Aqueles mais simpáticos à abordagem cautelosa de Francisco ao poder na Igreja sempre pediram atenção à crescente influência de forças ultraconservadoras não apenas na esfera civil, mas também na esfera eclesiástica. E, portanto, para não acordar a “fera”; especialmente se não se quiser provocar uma divisão irreparável, motivada — segundo tais defensores — por uma estratégia mais cega e ignorante do que prudente e inteligente do que aquela que se move na Igreja. É verdade. Mas também é verdade que a crescente presença de forças involucionárias e o medo excessivo de ruptura não justificam nem podem esconder os "exílios internos" em que muitos católicos levam uma existência miserável — mesmo em nossa época — nem os abandonos, às vezes em cascata, por essas ou outras razões semelhantes. Basta perguntar aos alemães, por exemplo.
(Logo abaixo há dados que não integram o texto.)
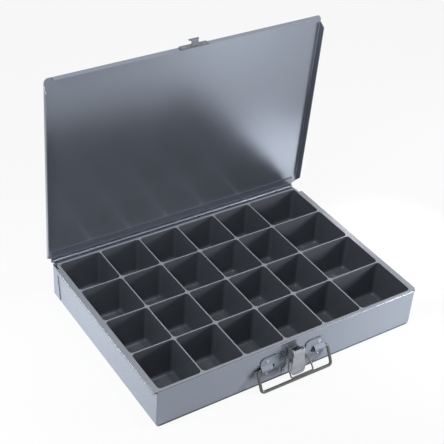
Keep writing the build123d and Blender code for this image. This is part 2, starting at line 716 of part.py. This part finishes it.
def make_catch_lever():
    pivot_y = out(PIVOT_OUT)
    loop_y = out(LOOP_PIVOT_OUT)
    half = CATCH_SHEET / 2
    roll_out = PIVOT_OUT + LEVER_ROLL - half
    path = [
        (out(roll_out), PIVOT_HEIGHT),
        (out(roll_out), LEVER_CREASE_TOP),
        (out(roll_out - LEVER_CREASE_DEPTH), LEVER_CREASE_BOTTOM),
        (out(LEVER_MIDDLE_OUT), LEVER_MIDDLE_HEIGHT),
        (out(LEVER_TIP_OUT), LEVER_TIP_HEIGHT - CATCH_SHEET),
    ]
    flare = LEVER_FLARE_WIDTH / 2
    plate = along_x(strip(path, CATCH_SHEET, [SMALL_BEND, SMALL_BEND, 0]), -flare, flare)
    neck = lever_ear_outer()
    tip = LEVER_TIP_WIDTH / 2
    outline = rounded(
        [
            (-neck, PIVOT_HEIGHT + LEVER_ROLL, 0),
            (-neck, LEVER_NECK_HEIGHT, 0),
            (-flare, LEVER_FLARE_HEIGHT, LEVER_FLARE_CORNER),
            (-tip, LEVER_TIP_HEIGHT, LEVER_TIP_CORNER),
            (tip, LEVER_TIP_HEIGHT, LEVER_TIP_CORNER),
            (flare, LEVER_FLARE_HEIGHT, LEVER_FLARE_CORNER),
            (neck, LEVER_NECK_HEIGHT, 0),
            (neck, PIVOT_HEIGHT + LEVER_ROLL, 0),
        ]
    )
    plate &= along_y(outline, out(2 * LEVER_TIP_OUT), FRONT)
    roll = disc(pivot_y, PIVOT_HEIGHT, LEVER_ROLL) - disc(pivot_y, PIVOT_HEIGHT, LEVER_ROLL - CATCH_SHEET)
    reach = 2 * LEVER_ROLL
    rise = reach * math.tan(math.radians(LEVER_ROLL_ANGLE))
    roll &= rounded(
        [
            (pivot_y, PIVOT_HEIGHT, 0),
            (pivot_y - reach, PIVOT_HEIGHT, 0),
            (pivot_y - reach, PIVOT_HEIGHT + rise, 0),
        ]
    )
    lever = plate + along_x(roll, -neck, neck)
    low = LOOP_PIVOT_HEIGHT - LOOP_BEARING
    ear = disc(pivot_y, PIVOT_HEIGHT, LEVER_ROLL) + disc(loop_y, LOOP_PIVOT_HEIGHT, LOOP_BEARING)
    ear += rounded(
        [
            (pivot_y + LEVER_ROLL, PIVOT_HEIGHT, 0),
            (pivot_y - LEVER_ROLL + half, PIVOT_HEIGHT, 0),
            (out(roll_out), LEVER_CREASE_TOP, 0),
            (out(roll_out - LEVER_CREASE_DEPTH), LEVER_CREASE_BOTTOM, 0),
            (out(roll_out - LEVER_CREASE_DEPTH), low, 0),
            (out(LEVER_STOP_OUT), low, 0),
            (out(LEVER_STOP_OUT), low + LEVER_HEEL, 0),
        ]
    )
    ear -= disc(pivot_y, PIVOT_HEIGHT, CATCH_PIN_RADIUS + CATCH_PIN_FIT)
    ear -= disc(loop_y, LOOP_PIVOT_HEIGHT, LOOP_WIRE + LOOP_FIT)
    return lever + both(along_x(ear, neck - CATCH_SHEET, neck))


def make_catch_loop():
    angle = math.radians(LOOP_REST_ANGLE)

    def at(x, along):
        y = out(LOOP_PIVOT_OUT + along * math.sin(angle))
        return (x + LOOP_SIDE_PLAY, y, LOOP_PIVOT_HEIGHT - along * math.cos(angle))

    ear = lever_ear_outer()
    inner = ear - CATCH_SHEET - LOOP_STUB_IN
    elbow = ear + LOOP_STUB_OUT
    wide = LOOP_WIDTH / 2
    right = [at(wide, LOOP_LENGTH), at(wide, LOOP_SHOULDER), at(elbow, 0), at(inner, 0)]
    left = [at(-inner, 0), at(-elbow, 0), at(-wide, LOOP_SHOULDER), at(-wide, LOOP_LENGTH)]
    return bent_wire(left + right, LOOP_WIRE, LOOP_BEND)


def make_bracket(side):
    plate = along_y(
        rounded(
            [
                (BRACKET_INNER, BRACKET_BOTTOM, BRACKET_BOTTOM_CORNER),
                (BRACKET_OUTER, BRACKET_BOTTOM, BRACKET_BOTTOM_CORNER),
                (BRACKET_OUTER, BRACKET_TOP, BRACKET_TOP_CORNER),
                (BRACKET_INNER, BRACKET_TOP, BRACKET_TOP_CORNER),
            ]
        ),
        out(BRACKET_SHEET),
        FRONT,
    )
    y, z = out(BAIL_PIVOT_OUT), BAIL_PIVOT_HEIGHT
    bore = BAIL_WIRE + BAIL_FIT
    outer = bore + TUNNEL_WALL
    ridge = disc(y, z, outer)
    slope = outer * math.sqrt(0.5)
    ridge += rounded(
        [
            (FRONT, z - outer - TUNNEL_SKIRT, 0),
            (out(BRACKET_SHEET), z - outer - TUNNEL_SKIRT, 0),
            (y - slope, z - slope, 0),
            (y - slope, z + slope, 0),
            (out(BRACKET_SHEET), z + outer + TUNNEL_SKIRT, 0),
            (FRONT, z + outer + TUNNEL_SKIRT, 0),
        ]
    )
    ridge &= rectangle(out(2 * BAIL_PIVOT_OUT + outer), BRACKET_BOTTOM, FRONT, BRACKET_TOP)
    bracket = plate + along_x(ridge, TUNNEL_INNER_X, BRACKET_OUTER)
    channel = disc(y, z, bore) + rectangle(y, z - bore, FRONT + 1, z + bore)
    bracket -= along_x(channel, TUNNEL_WINDOW_X, BRACKET_OUTER + 1)
    bracket -= along_y(disc(TUNNEL_WINDOW_X, z, TUNNEL_WINDOW), out(BRACKET_SHEET) - 1, FRONT + 1)
    for height, _, shank in BRACKET_RIVETS:
        bracket -= rivet_hole(BRACKET_RIVET_X, height, out(BRACKET_SHEET) - 1, FRONT + 1, shank)
    return bracket if side > 0 else mirror(bracket, about=Plane.YZ)


def make_bracket_rivets():
    grip = BRACKET_SHEET + SHEET
    seat = out(BRACKET_SHEET)
    made = []
    for side in (-1, 1):
        for height, head, shank in BRACKET_RIVETS:
            made.append(rivet(side * BRACKET_RIVET_X, height, seat, grip, head, shank))
    return Compound(children=made)


def make_handle_bail():
    pivot_y = out(BAIL_PIVOT_OUT)
    bar_y = out(BAIL_BAR_OUT)
    right = [
        (BAIL_LEG_X, bar_y, BAIL_WIRE),
        (BAIL_LEG_X, pivot_y, BAIL_PIVOT_HEIGHT),
        (BAIL_END_X, pivot_y, BAIL_PIVOT_HEIGHT),
    ]
    left = [(-x, y, z) for x, y, z in right[::-1]]
    return bent_wire(left + right, BAIL_WIRE, BAIL_BEND)


NODES = {
    "body_shell": make_body_shell,
    "front_panel": make_front_panel,
    "rear_panel": make_rear_panel,
    "compartment_insert": make_insert,
    "hinge_leaf_body": lambda: make_leaf(0),
    "hinge_leaf_lid": make_lid_leaf,
    "hinge_pin": make_hinge_pin,
    "lid": make_lid,
    "strike": make_strike,
    "strike_rivets": make_strike_rivets,
    "catch_base": make_catch_base,
    "catch_rivets": make_catch_rivets,
    "catch_pin": make_catch_pin,
    "catch_lever": make_catch_lever,
    "catch_loop": make_catch_loop,
    "handle_bracket_left": lambda: make_bracket(-1),
    "handle_bracket_right": lambda: make_bracket(1),
    "handle_rivets": make_bracket_rivets,
    "handle_bail": make_handle_bail,
}

os.makedirs("parts", exist_ok=True)
for node, make in NODES.items():
    export_step(make(), f"parts/{node}.step")
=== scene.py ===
import math

import bmesh
import bpy
from bpy.props import FloatProperty, FloatVectorProperty, PointerProperty
from mathutils import Matrix, Vector

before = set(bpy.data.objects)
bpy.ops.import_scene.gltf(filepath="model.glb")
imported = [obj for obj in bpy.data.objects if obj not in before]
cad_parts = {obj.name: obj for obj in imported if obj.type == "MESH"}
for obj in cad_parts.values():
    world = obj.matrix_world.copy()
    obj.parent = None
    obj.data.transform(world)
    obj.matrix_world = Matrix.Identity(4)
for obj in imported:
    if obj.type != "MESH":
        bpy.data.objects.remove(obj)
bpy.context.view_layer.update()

bl_info = {
    "name": "Compartment storage box",
    "version": (1, 0, 0),
    "blender": (4, 5, 0),
    "location": "View3D > Sidebar > Storage box",
    "description": "Dresses the sheet-steel compartment box and sets its stage",
    "category": "Object",
}

# The picture's side in pixels and the sensor's side in millimetres, both square
IMAGE_SIZE = 444
SENSOR = 36.0
# Nearest and farthest distance that the camera sees, in metres
CLIP_START, CLIP_END = 0.01, 50.0

# Half of the table's side, and how far the table lies under the box, in metres
TABLE_REACH = 4.0
TABLE_DROP = 0.0002
# Share of plain white in the table, as the camera sees it and as reflections show it
TABLE_WHITE, TABLE_WHITE_REFLECTED = 0.9, 0.4

WHITE = (1.0, 1.0, 1.0, 1.0)
AMBIENT = (0.9, 0.95, 1.0, 1.0)
AMBIENT_STRENGTH = 0.25
# Spread in degrees of a lamp that nothing narrows
OPEN_SPREAD = 180.0

# The noise between these two values becomes the whole drift, from darkest to lightest
NOISE_LOW, NOISE_HIGH = 0.3, 0.7
# How much rougher the surface gets where its tone drifts lighter
ROUGHNESS_PER_TONE = 0.8

SHEET_NODES = ["body_shell", "front_panel", "rear_panel", "lid"]
HINGE_NODES = ["hinge_leaf_body", "hinge_leaf_lid"]
PLATED_NODES = ["catch_base", "catch_lever"]
BRACKET_NODES = ["handle_bracket_left", "handle_bracket_right"]
RIVET_NODES = ["strike_rivets", "catch_rivets", "handle_rivets"]
PIN_NODES = ["hinge_pin", "catch_pin"]


# Properties


def colour(name, description, value):
    return FloatVectorProperty(
        name=name, description=description, default=value, size=3, subtype="COLOR",
        min=0.0, max=1.0,
    )


def share(name, description, value):
    return FloatProperty(
        name=name, description=description, default=value, subtype="FACTOR", min=0.0, max=1.0,
    )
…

Provavelmente o ponto mais problemático do seu pontificado tenha sido a sua recusa – comunicada desde o início – em abrir as portas de acesso ao sacerdócio ordenado às mulheres. É verdade que ele colocou mulheres à frente de algumas instituições do Vaticano. Mas também é verdade que ele justificou tais nomeações pela “participação” em seu poder como Papa, não como mulheres batizadas ou ordenadas.
Por fim, há outro ponto pelo qual ele entrará para a história: Francisco, além de ser o Papa dos pobres, da sinodalidade, da reforma da cúria e do diálogo ecumênico tanto quanto inter-religioso, foi também o Papa da liberdade. Ao contrário de seus antecessores e de muitos bispos, ele disse o que tinha a dizer, mas ouviu e permitiu que outros falassem e agissem livremente.
Por enquanto, resta-nos esperar para ver o que acontece quando for escolhido o sucessor deste inesquecível Francisco: se será alguém que prolongará o seu projeto de reforma ou outro que o dificultará e bloqueará.